Over the years, Plato’s allegory of the cave has also lost geographic relevance for me in terms of the physical distinction between in and out, home and the diaspora. It has come to represent for me the chains and prison of the mind and the escape from it.

Gani Fawehinmi is also Plato’s escapee but he never left the cave physically. He just left the cave of the mind. Tai Solarin, Bala Usman, Eskor Toyo, Chima Ubani, etc, never left the cave physically but they left the cave of the mind and tried to bring the sun back into it. Oby Ezekwesili, Ayo Obe, Ayisha Osori, Joe-Okei Odumakin have never left physically but they left the cave of the mind.

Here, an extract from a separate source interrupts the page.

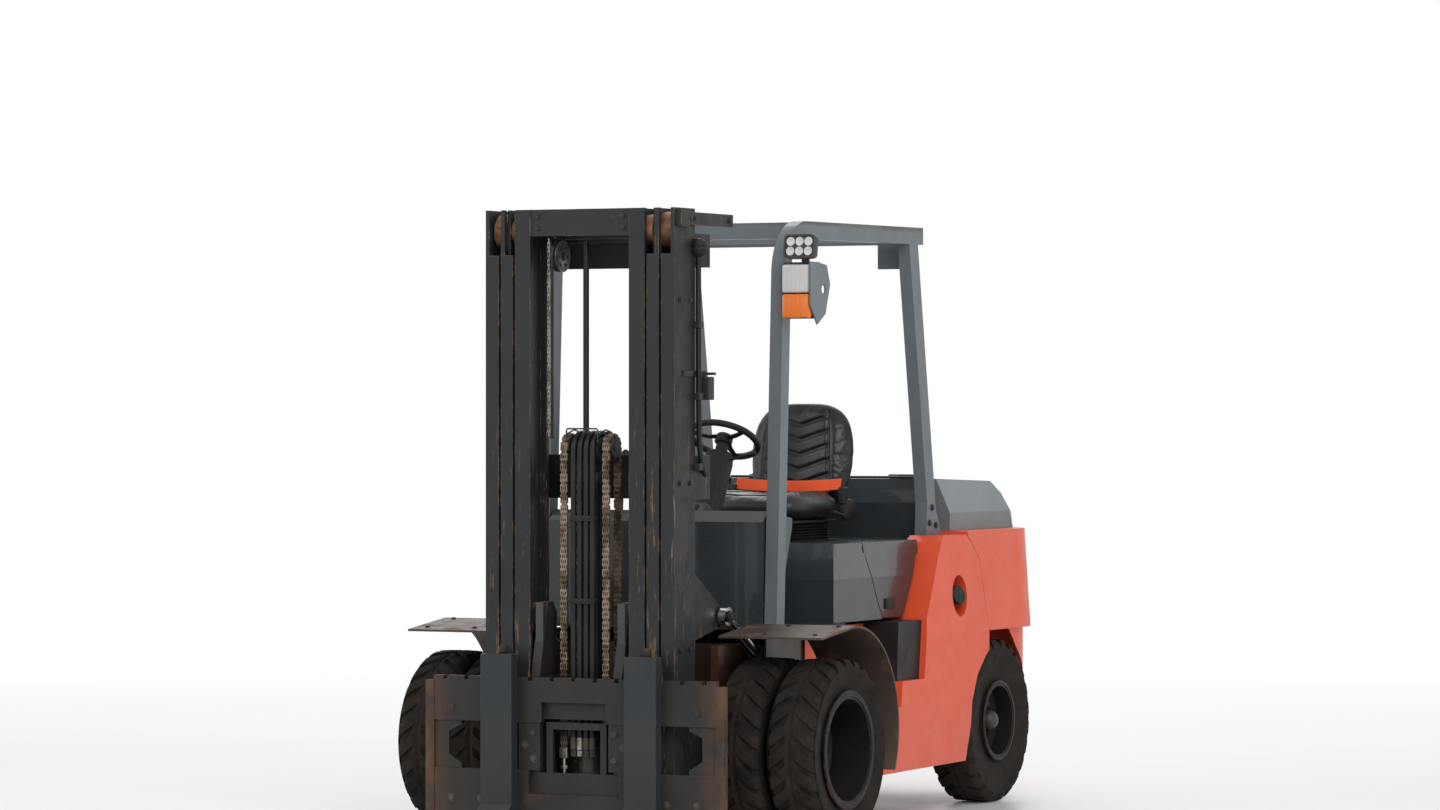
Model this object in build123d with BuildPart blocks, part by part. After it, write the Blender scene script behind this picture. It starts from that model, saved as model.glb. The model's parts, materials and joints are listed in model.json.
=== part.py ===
"""Counterbalance forklift with twin front wheels and a three-stage mast. Millimetres, +Z up."""
import os
from math import cos, hypot, radians, sin

from build123d import *

# Layout: the truck faces -Y, its left side is +X, and the ground is Z = 0
wheelbase = 1965.0
front_overhang = 576.0
fork_length = 1200.0
rear_overhang = 555.0
front_axle_y = (front_overhang + fork_length - wheelbase - rear_overhang) / 2
rear_axle_y = front_axle_y + wheelbase
truck_rear = rear_axle_y + rear_overhang
fit_gap = 0.05
rest_gap = 0.3
move_gap = 6.0

# Wheels
front_tyre_radius = 330.0
front_tyre_width = 190.0
front_outer_face = 856.0
twin_gap = 30.0
front_rim_radius = 200.0
rim_wall = 7.0
rim_flange = 18.0
rear_rim_flange = 8.0
rear_tyre_radius = 325.0
rear_tyre_width = 185.0
rear_outer_face = 605.0
rear_rim_radius = 152.0
tyre_shoulder = 26.0
tread_lugs = 18
groove_width = 15.0
groove_depth = 11.0
groove_reach = 62.0
groove_angle = 32.0
kingpin_x = 375.0
kingpin_radius = 16.0
spindle_radius = 45.0
rear_spindle_radius = 28.0
axle_pivot_top = 470.0
axle_fork_low = 247.0
axle_fork_high = 403.0
axle_fork_thick = 40.0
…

I am saying in essence that being physically outside is not a precondition for gaining the elevated consciousness and enlightenment acquired by Plato’s allegorical character just as being physically inside is not a basis of exclusion from that consciousness.

Whether you are inside or outside, the acquisition of that consciousness in the context of the Nigerian tragedy is a privilege that should be deployed in the service of the people without question.

It is important to remember that those insulting you are not the enemy.

Our only enemies are the owners of the cave and the financiers of the chains.

We must remain committed to their total destruction.